I militanti di 35 tra partiti e movimenti egiziani, che stanno arrivando a Piazza Tahir per fare da "scudo umano" per i manifestanti, hanno intanto denunciato alla Procura generale del Cairo contro il ministro dell’Interno, Mansour Essawy, e il ministro dell’Informazione, Osama Heikal per gli scontri. Dal canto suo il governo dà la colpa a "delinquenti comuni infiltratisi tra la folla" per "attaccare la polizia". 

Bhotaina Kamel, l’unica candidata donna alle presidenziali egiziane, è stata liberata dopo essere stata fermata per meno di un’ora ieri dalla polizia a piazza Tahrir, davanti alla sede del ministero dell’Interno.
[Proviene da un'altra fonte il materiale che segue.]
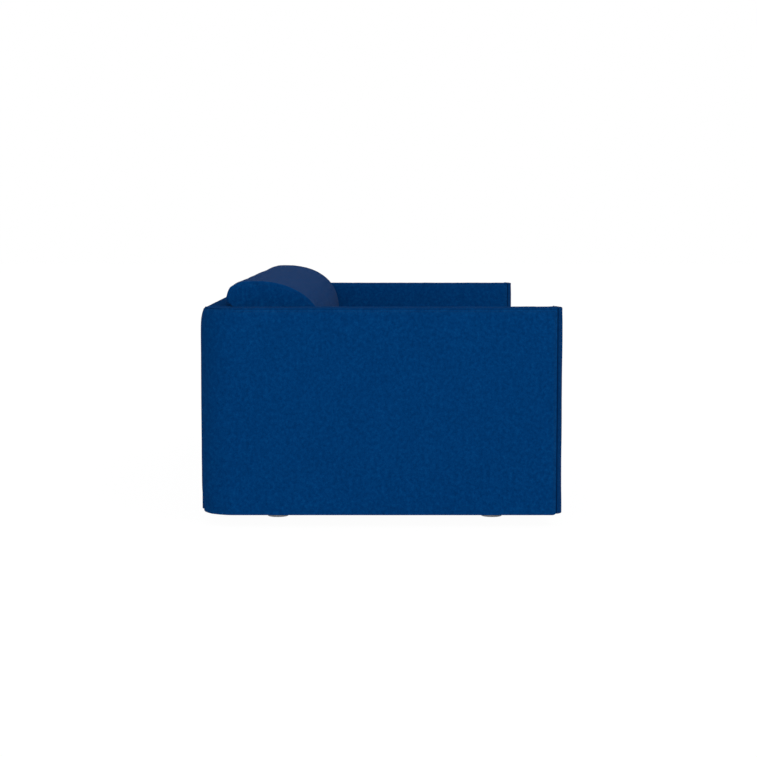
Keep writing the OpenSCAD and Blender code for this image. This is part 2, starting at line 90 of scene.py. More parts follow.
class Nodes:
    """A short way to write a node tree."""

    def __init__(self, owner, output="ShaderNodeOutputMaterial"):
        owner.use_nodes = True
        self.tree = owner.node_tree
        self.tree.nodes.clear()
        self.out = self.add(output)
        self.coords = None

    def add(self, kind, **settings):
        node = self.tree.nodes.new(kind)
        for key, value in settings.items():
            setattr(node, key, value)
        return node

    def link(self, a, b):
        self.tree.links.new(a, b)

    def feed(self, socket, value):
        if isinstance(value, bpy.types.NodeSocket):
            self.link(value, socket)
        else:
            socket.default_value = value

    def math(self, op, a, b=0.0):
        n = self.add("ShaderNodeMath", operation=op)
        self.feed(n.inputs[0], a)
        self.feed(n.inputs[1], b)
        return n.outputs[0]

    def plus(self, a, b, factor):
        """a plus b times factor."""
        return self.math("ADD", a, self.math("MULTIPLY", b, factor))

    def either(self, yes, a, b):
        """a where yes is 1, b where it is 0."""
        rest = self.math("MULTIPLY", b, self.math("SUBTRACT", 1.0, yes))
        return self.math("ADD", self.math("MULTIPLY", a, yes), rest)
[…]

Lo riferisce la stessa Kamel sul suo account Twitter.

Scontri anche nella penisola del Sinai dove un gruppo di miliziani a el-Arish ha sparato contro la polizia uccidendo un agente e ferendone un altro, che stavano per arrestare un uomo, esperto di esplosivi e leader di un gruppo ispirato ad al-Qaeda.
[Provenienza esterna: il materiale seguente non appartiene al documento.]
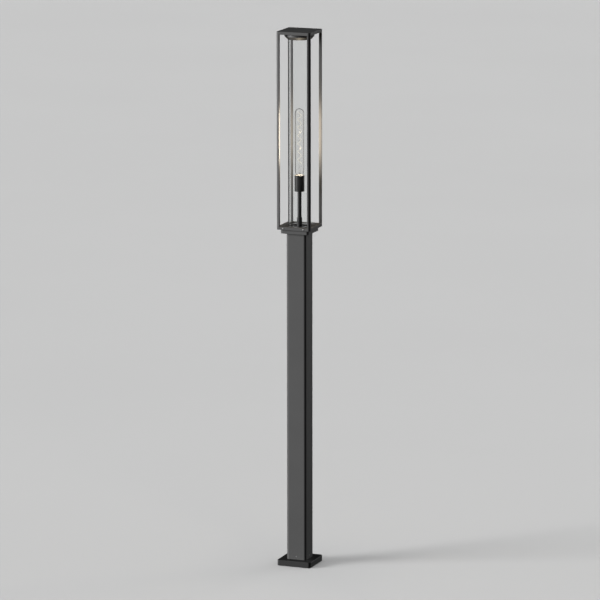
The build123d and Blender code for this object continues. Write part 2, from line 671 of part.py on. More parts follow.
def bulb_outline(inset):
    """Half the lamp's outline, set in by this much, closed along the axis, in the sketch that is open."""
    neck, body = BULB_NECK_RADIUS - inset, BULB_RADIUS - inset
    with BuildLine() as outline:
        Polyline((0, BULB_BOTTOM), (neck, BULB_BOTTOM), (neck, NECK_TOP))
        Spline((neck, NECK_TOP), (body, SHOULDER), tangents=((0, 1), (0, 1)))
        Line((body, SHOULDER), (body, DOME_BASE))
        CenterArc((0, DOME_BASE), body, 0, 90)
        Line((0, DOME_BASE + body), (0, BULB_BOTTOM))
    make_face(outline.edges())


with BuildPart() as bulb_envelope:
    with BuildSketch(Plane.XZ):
        bulb_outline(0)
    revolve(axis=Axis.Z)
    with BuildSketch(Plane.XZ):
        bulb_outline(BULB_GLASS)
    revolve(axis=Axis.Z, mode=Mode.SUBTRACT)
save(bulb_envelope, "bulb_envelope")

FLARE_RADIUS = BULB_NECK_RADIUS - BULB_GLASS - 0.1
FLARE_RIM = BULB_BOTTOM + 1.5
FLARE_WAIST = (3.4, 1340)
SUPPORT_ROD = 1.2
ROD_START = PINCH_TOP + 4.0

with BuildPart() as bulb_stem:
    with BuildSketch(Plane.XZ):
        with BuildLine():
            Polyline((0, BULB_BOTTOM), (FLARE_RADIUS, BULB_BOTTOM), (FLARE_RADIUS, FLARE_RIM))
            flare_ends = (FLARE_RADIUS, FLARE_RIM), (PINCH_RADIUS, PINCH_TOP)
            Spline(flare_ends[0], FLARE_WAIST, flare_ends[1], tangents=((-1, 0.4), (0, 1)))
            Line((PINCH_RADIUS, PINCH_TOP), (SUPPORT_ROD, ROD_START))
            Line((SUPPORT_ROD, ROD_START), (SUPPORT_ROD, FILAMENT_TOP))
            Line((SUPPORT_ROD, FILAMENT_TOP), (0, FILAMENT_TOP))
            Line((0, FILAMENT_TOP), (0, BULB_BOTTOM))
        make_face()
    revolve(axis=Axis.Z)
save(bulb_stem, "bulb_stem")

FILAMENT_WALL = 1.0

with BuildPart() as filament:
    with BuildSketch(Plane.XY.offset(FILAMENT_BOTTOM)):
        ring(FILAMENT_RADIUS + FILAMENT_WALL, FILAMENT_RADIUS - FILAMENT_WALL)
    extrude(amount=FILAMENT_TOP - FILAMENT_BOTTOM)
save(filament, "filament")

WIRE_RADIUS = 0.4
WIRE_START = SUPPORT_ROD + SCREW_PLAY
WIRE_LENGTH = FILAMENT_RADIUS - FILAMENT_WALL - SCREW_PLAY - WIRE_START

with BuildPart() as filament_supports:
    for z in (FILAMENT_BOTTOM + 1, FILAMENT_TOP - 1):
        for way in (1, -1):
            with BuildSketch(Plane.YZ.offset(way * WIRE_START)):
                with Locations((0, z)):
                    Circle(WIRE_RADIUS)
            extrude(amount=way * WIRE_LENGTH)
save(filament_supports, "filament_supports")
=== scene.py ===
import json
import math

import bmesh
import bpy
from mathutils import Matrix, Vector

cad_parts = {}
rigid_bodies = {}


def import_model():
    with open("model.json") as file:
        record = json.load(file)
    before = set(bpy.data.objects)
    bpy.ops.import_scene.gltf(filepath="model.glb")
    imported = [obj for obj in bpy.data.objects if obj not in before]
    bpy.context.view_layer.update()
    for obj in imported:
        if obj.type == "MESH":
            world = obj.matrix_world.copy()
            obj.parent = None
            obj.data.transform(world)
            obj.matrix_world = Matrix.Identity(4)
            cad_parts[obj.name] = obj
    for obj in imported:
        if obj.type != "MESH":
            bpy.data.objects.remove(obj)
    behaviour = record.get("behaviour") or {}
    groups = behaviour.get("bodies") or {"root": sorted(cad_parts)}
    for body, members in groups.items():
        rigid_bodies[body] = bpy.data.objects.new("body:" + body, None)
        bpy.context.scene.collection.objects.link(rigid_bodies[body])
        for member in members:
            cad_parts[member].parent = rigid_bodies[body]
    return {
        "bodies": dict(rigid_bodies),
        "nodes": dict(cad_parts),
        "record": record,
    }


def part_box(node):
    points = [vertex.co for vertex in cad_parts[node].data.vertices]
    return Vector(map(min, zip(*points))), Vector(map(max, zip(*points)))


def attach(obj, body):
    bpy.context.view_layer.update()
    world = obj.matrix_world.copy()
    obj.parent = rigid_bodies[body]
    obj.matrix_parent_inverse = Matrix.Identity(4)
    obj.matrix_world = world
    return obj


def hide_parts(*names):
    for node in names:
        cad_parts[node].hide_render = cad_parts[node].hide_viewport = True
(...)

Il 28 novembre gli egiziani andranno alle urne e dovranno scegliere tra oltre 6.700 candidati, in rappresentanza di 47 partiti politici, molti dei quali nati solo dopo la cacciata di Hosni Mubarak. Prima voteranno per la Camera bassa (in tre tornate diverse, dal 28 novembre nell’arco di sei settimane), poi sempre in tre diversi turni per il Consiglio della Shura. Solo dopo la riscrittura della Costituzione, in teoria tra marzo e aprile, si andrà finalmente al voto del presidente della Repubblica.

Le violenze sono state condannate anche dai candidati alla presidenza. Mohamed ElBaradei sostiene infatti che "il primo responsabile di questa situazione è il Consiglio supremo delle forze armate, che ha ammesso che non può governare il Paese".

Amr Moussa, altro candidato alla guida del Paese, chiede invece di "eleggere il presidente appena possibile": "La mia posizione all’origine prevedeva le elezioni presidenziali prima di quelle politiche e non viceversa come è stato deciso dal Consiglio Supremo militare".